It was great to connect with so many of you at the CPIC semi-annual members meeting and to hear your views on CPIC’s approach and future plans. Please take a minute to let us know how we can further improve our members’ meetings, and what might be your preferred way to engage with CPIC going forward. 

Here’s a recap of what we covered at the meeting: 

  • Update on the latest trends in conservation finance and CPIC
    • Josep Oriol (Okavango Capital Partners) outlined the five key challenges for nature investments, among them (1) a fragmented supply of capital, especially for mid-scale projects, (2) a range of investors with various needs and requirements, and (3) the need to develop a pipeline of suitable projects addressing those needs. 
    • Marianne Haahr (Green Digital Finance Alliance) explained how the digital transition has the potential to disrupt green finance through, for example, the aggregation of projects to reach scale and the use of technologies like blockchain in the fisheries sector.

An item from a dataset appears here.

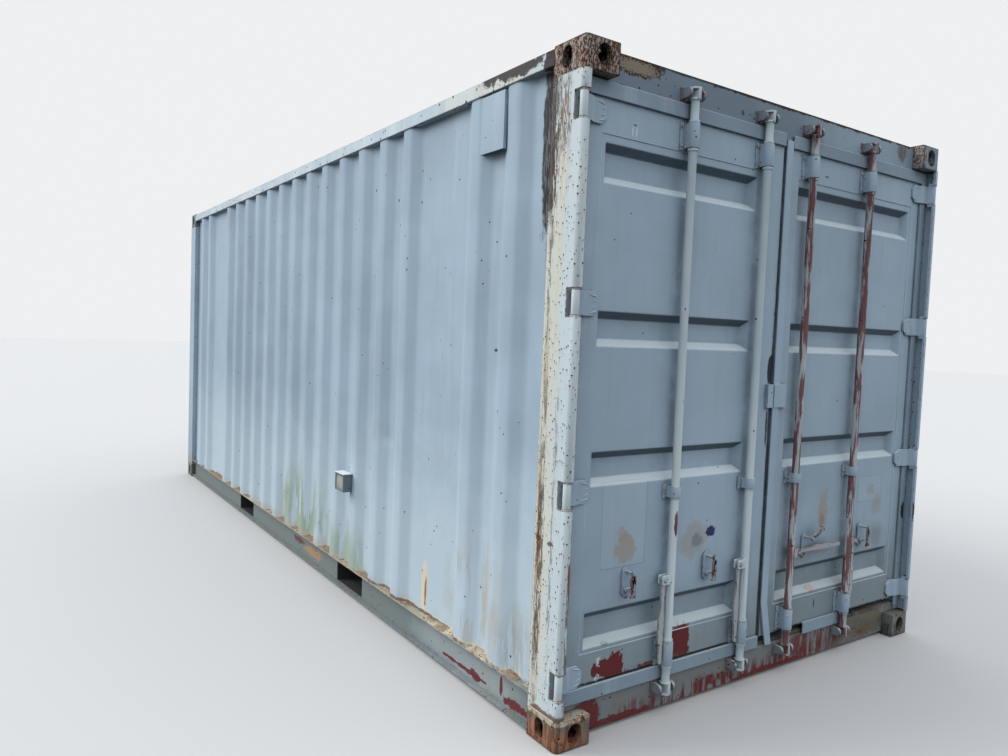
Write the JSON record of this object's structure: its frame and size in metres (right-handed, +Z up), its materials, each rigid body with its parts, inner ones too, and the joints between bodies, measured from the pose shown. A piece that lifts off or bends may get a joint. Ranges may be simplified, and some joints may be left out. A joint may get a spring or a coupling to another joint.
{
  "type": "shipping container",
  "caption": "Steel dry freight container with corrugated walls, hinged end doors, cam lock rods, fork pockets and slotted corner castings.",
  "frame": {"origin": "on the ground under the middle of the container, midway between the bottom apertures of the four lower corner castings", "axes": "+X along the length towards the doors, +Y across the width to the right of someone facing the doors, +Z up"},
  "size_m": [6.058, 2.488, 2.591],
  "materials": {
    "grey_paint": "weathered satin paint",
    "faded_paint": "chalky faded paint",
    "rusty_casting": "rusty with worn paint",
    "primer": "worn paint over red primer",
    "underframe": "dull dark coating",
    "plywood": "worn floor boards",
    "lamp_grey": "weathered grey enamel"
  },
  "bodies": {
    "root": {"bottom_castings": "rusty_casting", "top_castings": "rusty_casting", "left_door_post": "faded_paint", "right_door_post": "grey_paint", "hinge_pins": "rusty_casting", "front_posts": "grey_paint", "door_header": "grey_paint", "door_sill": "grey_paint", "cam_keepers": "grey_paint", "top_side_rails": "grey_paint", "bottom_side_rails": "grey_paint", "front_top_rail": "grey_paint", "front_bottom_rail": "grey_paint", "left_wall": "grey_paint", "right_wall": "grey_paint", "front_wall": "grey_paint", "roof_panel": "grey_paint", "floor_boards": "plywood", "cross_members": "underframe", "fork_pockets": "underframe", "ventilators": "grey_paint", "wall_lamp": "lamp_grey"},
    "left_door": {"left_door_frame": "grey_paint", "left_door_panel": "grey_paint", "left_door_seal": "faded_paint", "left_door_hinges": "grey_paint", "left_lock_brackets": "grey_paint"},
    "right_door": {"right_door_frame": "grey_paint", "right_door_panel": "grey_paint", "right_door_seal": "faded_paint", "right_door_hinges": "grey_paint", "right_lock_brackets": "grey_paint", "centre_strip": "faded_paint"},
    "lock_rod_1": {"lock_rod_1": "grey_paint"},
    "lock_rod_2": {"lock_rod_2": "grey_paint"},
    "lock_rod_3": {"lock_rod_3": "primer"},
    "lock_rod_4": {"lock_rod_4": "primer"},
    "handle_1": {"handle_1": "grey_paint"},
    "handle_2": {"handle_2": "grey_paint"},
    "handle_3": {"handle_3": "grey_paint"},
    "handle_4": {"handle_4": "grey_paint"},
    "catch_1": {"catch_1": "rusty_casting"},
    "catch_2": {"catch_2": "rusty_casting"},
    "catch_3": {"catch_3": "rusty_casting"},
    "catch_4": {"catch_4": "rusty_casting"}
  },
  "joints": [
    {"name": "left_door_hinge", "type": "hinge", "parent": "root", "child": "left_door", "pos_m": [3.01, -1.201, 0.955], "axis": [0, 0, -1], "range_deg": [0, 262]},
    {"name": "right_door_hinge", "type": "hinge", "parent": "root", "child": "right_door", "pos_m": [3.01, 1.201, 0.955], "axis": [0, 0, 1], "range_deg": [0, 262]},
    {"name": "lock_rod_1_turn", "type": "hinge", "parent": "left_door", "child": "lock_rod_1", "pos_m": [3.003, -0.631, 1.3], "axis": [0, 0, -1], "range_deg": [-100, 0]},
    {"name": "lock_rod_2_turn", "type": "hinge", "parent": "left_door", "child": "lock_rod_2", "pos_m": [3.003, -0.165, 1.3], "axis": [0, 0, -1], "range_deg": [-100, 0]},
    {"name": "lock_rod_3_turn", "type": "hinge", "parent": "right_door", "child": "lock_rod_3", "pos_m": [3.003, 0.165, 1.3], "axis": [0, 0, 1], "range_deg": [-100, 0]},
    {"name": "lock_rod_4_turn", "type": "hinge", "parent": "right_door", "child": "lock_rod_4", "pos_m": [3.003, 0.631, 1.3], "axis": [0, 0, 1], "range_deg": [-100, 0]},
    {"name": "handle_1_lift", "type": "hinge", "parent": "lock_rod_1", "child": "handle_1", "pos_m": [3.003, -0.673, 0.567], "axis": [-1, 0, 0], "range_deg": [0, 98]},
    {"name": "handle_2_lift", "type": "hinge", "parent": "lock_rod_2", "child": "handle_2", "pos_m": [3.003, -0.207, 0.567], "axis": [-1, 0, 0], "range_deg": [0, 98]},
    {"name": "handle_3_lift", "type": "hinge", "parent": "lock_rod_3", "child": "handle_3", "pos_m": [3.003, 0.207, 0.567], "axis": [1, 0, 0], "range_deg": [-90, 8]},
    {"name": "handle_4_lift", "type": "hinge", "parent": "lock_rod_4", "child": "handle_4", "pos_m": [3.003, 0.673, 0.567], "axis": [1, 0, 0], "range_deg": [0, 98]},
    {"name": "catch_1_swing", "type": "hinge", "parent": "left_door", "child": "catch_1", "pos_m": [3.016, -0.85, 0.62], "axis": [1, 0, 0], "range_deg": [0, 110]},
    {"name": "catch_2_swing", "type": "hinge", "parent": "left_door", "child": "catch_2", "pos_m": [3.016, -0.381, 0.62], "axis": [1, 0, 0], "range_deg": [0, 110]},
    {"name": "catch_3_swing", "type": "hinge", "parent": "right_door", "child": "catch_3", "pos_m": [3.016, 0.312, 0.62], "axis": [1, 0, 0], "range_deg": [-120, 0]},
    {"name": "catch_4_swing", "type": "hinge", "parent": "right_door", "child": "catch_4", "pos_m": [3.016, 0.787, 0.62], "axis": [1, 0, 0], "range_deg": [0, 110]}
  ]
}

Technology-led standardization – such as report automation – is also expected to increase. 
    • Romas Garbaliauskas (Conservation International, CPIC Transitional Executive Committee member) summarized CPIC’s latest activities, including the publication of several new CPIC blueprints in an easily accessible two-page format, the launch of the Nature+ Accelerator Fund last fall, and the upcoming first edition of the CPIC Conservation Finance Report. Romas also introduced CPIC’s focus areas for the year ahead, which were then covered in breakout sessions as a means to get feedback and insights from members. 
  • Break out sessions: five 45-minute break out sessions were facilitated by members of the Temporary Executive Committee. Key takeaways from each session are listed below. 

Scale impact through partnerships – Alan Martinez, Cornell Atkinson, and Ned Neaher, White & Case LLP. 

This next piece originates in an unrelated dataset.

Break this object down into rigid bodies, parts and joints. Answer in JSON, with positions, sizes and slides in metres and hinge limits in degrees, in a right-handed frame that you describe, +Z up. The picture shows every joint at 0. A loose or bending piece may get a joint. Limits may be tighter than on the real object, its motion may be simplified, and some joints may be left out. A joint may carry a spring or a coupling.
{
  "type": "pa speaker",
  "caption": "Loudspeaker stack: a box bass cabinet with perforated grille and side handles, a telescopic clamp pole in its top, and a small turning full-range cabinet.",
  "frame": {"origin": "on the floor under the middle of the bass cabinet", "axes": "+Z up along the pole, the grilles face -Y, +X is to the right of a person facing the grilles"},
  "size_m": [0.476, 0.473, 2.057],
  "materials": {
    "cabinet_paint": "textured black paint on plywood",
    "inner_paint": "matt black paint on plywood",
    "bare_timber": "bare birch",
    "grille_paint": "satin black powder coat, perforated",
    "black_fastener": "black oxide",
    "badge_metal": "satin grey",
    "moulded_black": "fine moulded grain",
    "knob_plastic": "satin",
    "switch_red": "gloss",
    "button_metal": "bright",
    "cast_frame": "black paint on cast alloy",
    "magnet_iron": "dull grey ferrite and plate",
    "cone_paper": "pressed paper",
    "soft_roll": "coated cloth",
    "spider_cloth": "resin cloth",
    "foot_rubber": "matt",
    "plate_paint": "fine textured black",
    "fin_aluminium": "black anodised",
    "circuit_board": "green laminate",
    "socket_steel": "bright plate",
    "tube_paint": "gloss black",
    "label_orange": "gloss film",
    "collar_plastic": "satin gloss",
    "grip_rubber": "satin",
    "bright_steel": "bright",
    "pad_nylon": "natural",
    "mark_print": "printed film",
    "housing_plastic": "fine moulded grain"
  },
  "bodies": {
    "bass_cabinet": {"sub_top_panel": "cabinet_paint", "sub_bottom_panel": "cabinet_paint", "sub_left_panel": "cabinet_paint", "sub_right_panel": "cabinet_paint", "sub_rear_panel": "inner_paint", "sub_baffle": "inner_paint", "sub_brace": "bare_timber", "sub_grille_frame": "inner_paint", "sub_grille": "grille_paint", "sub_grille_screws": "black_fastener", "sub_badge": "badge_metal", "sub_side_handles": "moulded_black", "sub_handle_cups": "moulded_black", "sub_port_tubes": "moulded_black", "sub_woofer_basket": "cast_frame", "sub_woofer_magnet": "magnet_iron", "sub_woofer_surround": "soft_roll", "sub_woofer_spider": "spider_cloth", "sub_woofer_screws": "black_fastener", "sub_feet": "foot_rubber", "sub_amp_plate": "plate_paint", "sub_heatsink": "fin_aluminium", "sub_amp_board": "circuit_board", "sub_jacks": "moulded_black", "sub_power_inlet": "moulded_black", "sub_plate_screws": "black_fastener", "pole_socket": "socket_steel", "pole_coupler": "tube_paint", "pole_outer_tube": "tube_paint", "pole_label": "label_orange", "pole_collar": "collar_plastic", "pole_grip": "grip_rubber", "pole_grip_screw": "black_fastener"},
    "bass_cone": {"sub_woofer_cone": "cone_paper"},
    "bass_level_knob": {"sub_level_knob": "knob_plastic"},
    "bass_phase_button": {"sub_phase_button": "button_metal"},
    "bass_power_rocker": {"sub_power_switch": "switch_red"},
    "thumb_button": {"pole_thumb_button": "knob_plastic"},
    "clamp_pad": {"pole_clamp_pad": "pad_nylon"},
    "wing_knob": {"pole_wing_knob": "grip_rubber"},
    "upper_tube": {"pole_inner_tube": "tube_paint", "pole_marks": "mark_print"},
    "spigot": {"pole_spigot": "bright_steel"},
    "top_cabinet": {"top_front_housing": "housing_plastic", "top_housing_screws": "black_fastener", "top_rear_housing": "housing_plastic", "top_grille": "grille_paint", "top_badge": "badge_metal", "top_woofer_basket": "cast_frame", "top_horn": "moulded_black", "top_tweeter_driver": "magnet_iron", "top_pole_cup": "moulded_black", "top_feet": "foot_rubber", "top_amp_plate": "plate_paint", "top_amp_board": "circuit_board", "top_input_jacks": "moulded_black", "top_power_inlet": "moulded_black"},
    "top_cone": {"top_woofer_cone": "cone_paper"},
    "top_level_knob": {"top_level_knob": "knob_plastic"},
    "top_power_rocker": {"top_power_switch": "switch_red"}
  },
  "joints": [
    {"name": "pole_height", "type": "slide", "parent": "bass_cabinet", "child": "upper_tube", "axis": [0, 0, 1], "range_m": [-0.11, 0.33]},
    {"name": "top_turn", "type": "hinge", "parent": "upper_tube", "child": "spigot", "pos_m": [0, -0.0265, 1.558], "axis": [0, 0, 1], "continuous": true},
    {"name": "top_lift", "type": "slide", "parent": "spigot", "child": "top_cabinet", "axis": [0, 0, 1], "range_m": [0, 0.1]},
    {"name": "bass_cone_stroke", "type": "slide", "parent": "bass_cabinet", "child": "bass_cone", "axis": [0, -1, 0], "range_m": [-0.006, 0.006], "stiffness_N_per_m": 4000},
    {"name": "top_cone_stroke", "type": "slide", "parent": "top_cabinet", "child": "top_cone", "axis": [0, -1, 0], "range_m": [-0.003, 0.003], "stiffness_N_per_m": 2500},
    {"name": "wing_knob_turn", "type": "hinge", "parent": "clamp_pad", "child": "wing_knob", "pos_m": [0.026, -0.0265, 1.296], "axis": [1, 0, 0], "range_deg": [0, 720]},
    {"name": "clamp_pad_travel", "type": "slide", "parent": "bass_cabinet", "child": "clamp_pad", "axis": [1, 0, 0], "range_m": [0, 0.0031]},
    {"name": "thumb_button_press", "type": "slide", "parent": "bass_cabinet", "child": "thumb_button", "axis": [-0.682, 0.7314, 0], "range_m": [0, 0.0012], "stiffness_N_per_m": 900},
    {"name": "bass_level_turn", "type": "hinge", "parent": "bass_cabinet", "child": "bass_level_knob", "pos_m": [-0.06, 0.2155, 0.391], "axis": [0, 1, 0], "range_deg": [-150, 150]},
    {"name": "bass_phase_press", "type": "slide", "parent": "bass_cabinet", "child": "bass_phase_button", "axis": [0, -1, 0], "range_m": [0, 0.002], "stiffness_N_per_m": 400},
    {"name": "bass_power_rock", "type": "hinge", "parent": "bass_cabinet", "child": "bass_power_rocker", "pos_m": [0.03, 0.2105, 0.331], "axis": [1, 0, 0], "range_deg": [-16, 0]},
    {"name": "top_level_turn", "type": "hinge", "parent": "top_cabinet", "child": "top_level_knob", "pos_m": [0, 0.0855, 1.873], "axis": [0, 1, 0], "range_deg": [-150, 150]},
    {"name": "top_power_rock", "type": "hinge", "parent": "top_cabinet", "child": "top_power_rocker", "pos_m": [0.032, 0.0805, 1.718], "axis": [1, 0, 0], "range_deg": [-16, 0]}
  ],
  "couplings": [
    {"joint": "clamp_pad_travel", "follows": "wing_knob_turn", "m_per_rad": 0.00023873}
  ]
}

    • CPIC members would welcome additional opportunities for networking and knowledge sharing throughout the year
    • Other opportunities for concrete collaboration include developing joint research outputs and working on project pipeline development 

Convene and engage diverse stakeholders – Frank Hawkins, IUCN

    • CPIC should engage actively with project developers and local communities 
    • One step in that direction is the setup of regional CPIC hubs – starting in East Africa – where CPIC would act as a financial support intermediary bringing together investors and projects

Provide structuring support to developers and investors – Elmedina Krilasevic, IUCN and Edit Kiss, Mirova Natural Capital

    • The Nature+ Accelerator Fund was launched in November 2020 with a first close scheduled for end of Q1 2021
    • Participants provided feedback on the main barriers the fund should address, including: providing financial structuring advice and other technical assistance to project developers, aggregating small projects, and supporting intermediaries. 
    • The CPIC Structuring Working Group will meet on February 10 to continue the conversation on the impact framework. CPIC members that would like to be involved are welcome to contact us at info@cpicfinance.com

Replicate promising pipeline opportunities – Romas Garbaliauskas, Conservation International 

    • Participants shared their perspective and concluded that CPIC blueprints have the potential to be replicated more widely through additional outreach activities
    • The Conservation Finance Alliance is open to exploring a series of webinar on the blueprints to help spread awareness 
    • Other ideas discussed include disseminating blueprints at regional-level events and workshops, tapping into networks of local stakeholders (DFIs, impact hubs, CPIC members regional offices, etc.) 
    • Some CPIC members have indicated interest in funding technical assistance for organizations to replicate blueprints 

Generate and disseminate science-based knowledge – John Tobin, Cornell University 

    • Members identified topics for future CPIC research work, including behavioural economics, conservation farming, land conversion, and the drivers of biodiversity loss. 
    • Participants discussed the lack of a framework for conservation impact measurements that would align the existing tools and metrics and help investors make informed investment decisions. 
  • Wrap-up and Q&A

Avril Benchimol (GEF) moderated our wrap up session. She and the session leads explored themes such as the role of CPIC both at the upstream level – facilitating interaction between CPIC members – and at the downstream level – working locally with project developers and regional networks and offices. Blueprints were discussed in more details, and especially their role in helping project developers structure and improve their projects and resulting proposals. More can and should be done to take these blueprints to local stakeholders and facilitate their replication in targeted contexts.